As I’ve written in the past, I haven’t typically got involved in lobbying on such small projects as this. My experience and interest has been in the telecommunications industry where the companies are worth billions and have millions of customers. I’ve watched for decades as telcos buy and sell customers, build massive infrastructure, lure in new customers with hot deals then turn up the heat to drive ARPU as high as they can before either selling to a competitor, listing on the stock market or destroying the products with over subscription, leaving loyal customers who have build investment on top of networks to swim with the sharks.


I rang Bruce Rendall at CCC because I recalled that we’ve had many conversations in New Zealand about selling public housing in the past and thought he’d have a better memory for it than I do, I was right…

2021-03-16 12:03 Bruce wrote:

“Yesterday you asked about the possibility of overseas ownership / operation of social housing.

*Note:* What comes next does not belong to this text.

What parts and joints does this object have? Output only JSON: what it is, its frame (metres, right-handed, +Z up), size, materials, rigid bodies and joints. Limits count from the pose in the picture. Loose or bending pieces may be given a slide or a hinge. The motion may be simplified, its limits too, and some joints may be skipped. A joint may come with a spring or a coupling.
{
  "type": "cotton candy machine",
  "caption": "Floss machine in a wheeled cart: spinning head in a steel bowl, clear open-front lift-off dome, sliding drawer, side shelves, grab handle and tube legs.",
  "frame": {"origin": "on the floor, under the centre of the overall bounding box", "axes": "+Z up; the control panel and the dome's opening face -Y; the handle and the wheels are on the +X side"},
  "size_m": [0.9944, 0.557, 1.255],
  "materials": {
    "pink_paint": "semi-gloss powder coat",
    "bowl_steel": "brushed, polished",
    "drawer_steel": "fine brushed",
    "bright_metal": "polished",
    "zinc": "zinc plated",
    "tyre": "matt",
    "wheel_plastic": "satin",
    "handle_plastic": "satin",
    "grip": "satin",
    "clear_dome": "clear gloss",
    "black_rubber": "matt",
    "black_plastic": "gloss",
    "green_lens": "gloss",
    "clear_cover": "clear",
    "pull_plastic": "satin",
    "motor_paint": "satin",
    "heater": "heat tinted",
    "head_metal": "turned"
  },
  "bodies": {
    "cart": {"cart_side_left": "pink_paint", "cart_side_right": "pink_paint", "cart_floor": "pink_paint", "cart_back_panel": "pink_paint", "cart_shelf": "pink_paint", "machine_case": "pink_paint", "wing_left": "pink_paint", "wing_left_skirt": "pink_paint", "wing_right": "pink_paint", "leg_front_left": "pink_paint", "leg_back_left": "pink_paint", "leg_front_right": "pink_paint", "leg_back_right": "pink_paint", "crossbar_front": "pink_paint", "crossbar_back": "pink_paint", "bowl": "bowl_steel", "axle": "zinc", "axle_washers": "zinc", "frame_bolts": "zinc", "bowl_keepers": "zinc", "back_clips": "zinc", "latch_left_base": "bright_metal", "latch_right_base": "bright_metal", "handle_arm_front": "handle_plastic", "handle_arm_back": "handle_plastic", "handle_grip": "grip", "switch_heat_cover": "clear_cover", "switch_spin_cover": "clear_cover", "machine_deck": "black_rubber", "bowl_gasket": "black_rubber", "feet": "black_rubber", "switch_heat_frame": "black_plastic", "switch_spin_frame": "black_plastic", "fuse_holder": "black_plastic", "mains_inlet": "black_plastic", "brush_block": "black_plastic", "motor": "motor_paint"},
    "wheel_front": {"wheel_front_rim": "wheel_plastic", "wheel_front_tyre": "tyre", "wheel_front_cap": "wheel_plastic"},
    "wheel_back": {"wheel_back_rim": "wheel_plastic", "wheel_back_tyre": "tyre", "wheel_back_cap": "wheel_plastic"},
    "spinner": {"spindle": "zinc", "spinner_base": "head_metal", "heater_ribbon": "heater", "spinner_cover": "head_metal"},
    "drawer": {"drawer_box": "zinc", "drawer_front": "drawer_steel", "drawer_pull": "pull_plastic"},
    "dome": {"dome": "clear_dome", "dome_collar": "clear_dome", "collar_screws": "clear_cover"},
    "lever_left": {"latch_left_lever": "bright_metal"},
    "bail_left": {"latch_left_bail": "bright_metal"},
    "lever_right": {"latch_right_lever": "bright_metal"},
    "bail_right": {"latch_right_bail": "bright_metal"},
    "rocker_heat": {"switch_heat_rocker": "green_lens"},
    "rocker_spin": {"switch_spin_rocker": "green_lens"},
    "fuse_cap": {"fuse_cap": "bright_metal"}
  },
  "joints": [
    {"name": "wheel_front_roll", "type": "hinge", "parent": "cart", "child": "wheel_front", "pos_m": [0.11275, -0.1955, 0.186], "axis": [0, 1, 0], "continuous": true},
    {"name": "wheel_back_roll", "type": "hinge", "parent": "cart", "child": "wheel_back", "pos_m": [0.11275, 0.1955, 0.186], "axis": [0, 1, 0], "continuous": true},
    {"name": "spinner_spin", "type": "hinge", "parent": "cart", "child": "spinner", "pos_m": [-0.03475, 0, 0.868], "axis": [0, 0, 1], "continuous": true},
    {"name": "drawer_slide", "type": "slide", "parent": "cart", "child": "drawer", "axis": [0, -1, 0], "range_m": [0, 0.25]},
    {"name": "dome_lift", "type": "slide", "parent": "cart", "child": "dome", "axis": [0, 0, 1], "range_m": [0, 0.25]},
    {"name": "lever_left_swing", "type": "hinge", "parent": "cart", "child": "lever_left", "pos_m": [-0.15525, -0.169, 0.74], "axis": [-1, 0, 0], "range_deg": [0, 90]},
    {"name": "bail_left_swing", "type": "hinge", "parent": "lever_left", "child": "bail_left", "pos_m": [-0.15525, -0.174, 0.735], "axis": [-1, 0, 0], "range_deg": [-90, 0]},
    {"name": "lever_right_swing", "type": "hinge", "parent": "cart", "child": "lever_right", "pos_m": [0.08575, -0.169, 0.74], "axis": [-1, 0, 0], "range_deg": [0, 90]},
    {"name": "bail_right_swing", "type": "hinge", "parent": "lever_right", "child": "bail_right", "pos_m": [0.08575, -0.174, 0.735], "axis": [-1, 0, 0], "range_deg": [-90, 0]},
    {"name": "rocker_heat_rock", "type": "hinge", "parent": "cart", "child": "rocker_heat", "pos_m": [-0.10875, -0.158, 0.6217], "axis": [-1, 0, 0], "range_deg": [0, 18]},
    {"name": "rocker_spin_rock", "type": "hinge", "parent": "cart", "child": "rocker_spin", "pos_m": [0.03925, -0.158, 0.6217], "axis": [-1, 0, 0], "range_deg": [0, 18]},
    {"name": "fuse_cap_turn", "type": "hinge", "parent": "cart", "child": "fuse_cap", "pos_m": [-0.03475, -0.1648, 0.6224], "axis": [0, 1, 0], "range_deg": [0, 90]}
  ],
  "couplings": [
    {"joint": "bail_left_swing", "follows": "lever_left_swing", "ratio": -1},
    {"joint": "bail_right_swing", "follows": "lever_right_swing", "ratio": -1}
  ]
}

This has been considered before (eg

The council turned its mind to this matter in 2017.  While it did not formally set a policy, the below extracts from an aborted public consultation process gives some ideas of the Council’s thinking in 2017:

A Christchurch community housing provider will bring local knowledge and experience to managing the properties and assisting the tenants. A local provider will bring greater understanding of the distinctive issues in the Christchurch social housing market resulting from the earthquakes and subsequent rebuild. They will have established relationships that will help achieve results more efficiently and quickly than a new entrant to Christchurch.”


If you know anything about employment law in this country there is nothing simple about letting people go.

I loved Donald Trump in the TV series the Apprentice. Who doesn’t just love the ‘idea’ of being the big man boss and being able to shout down a big board room table “You’re Fired”… bit of irony when the American public did just that at their last election, but we’re not in the US and civic housing isn’t a TV show, it’s a community with real people, some who live in the houses, others who’s jobs it has been to keep those homes in the best state as they can even if they’re not always the best people for the job in a constantly changing market place, in a city brought to its knees by a massive earthquake just 10 years ago.

A while ago, the mayor took me aside and commented that the housing unit wasn’t all that happy. Many had moved to OCHT, some had been left behind and many weren’t as happy as anyone would like.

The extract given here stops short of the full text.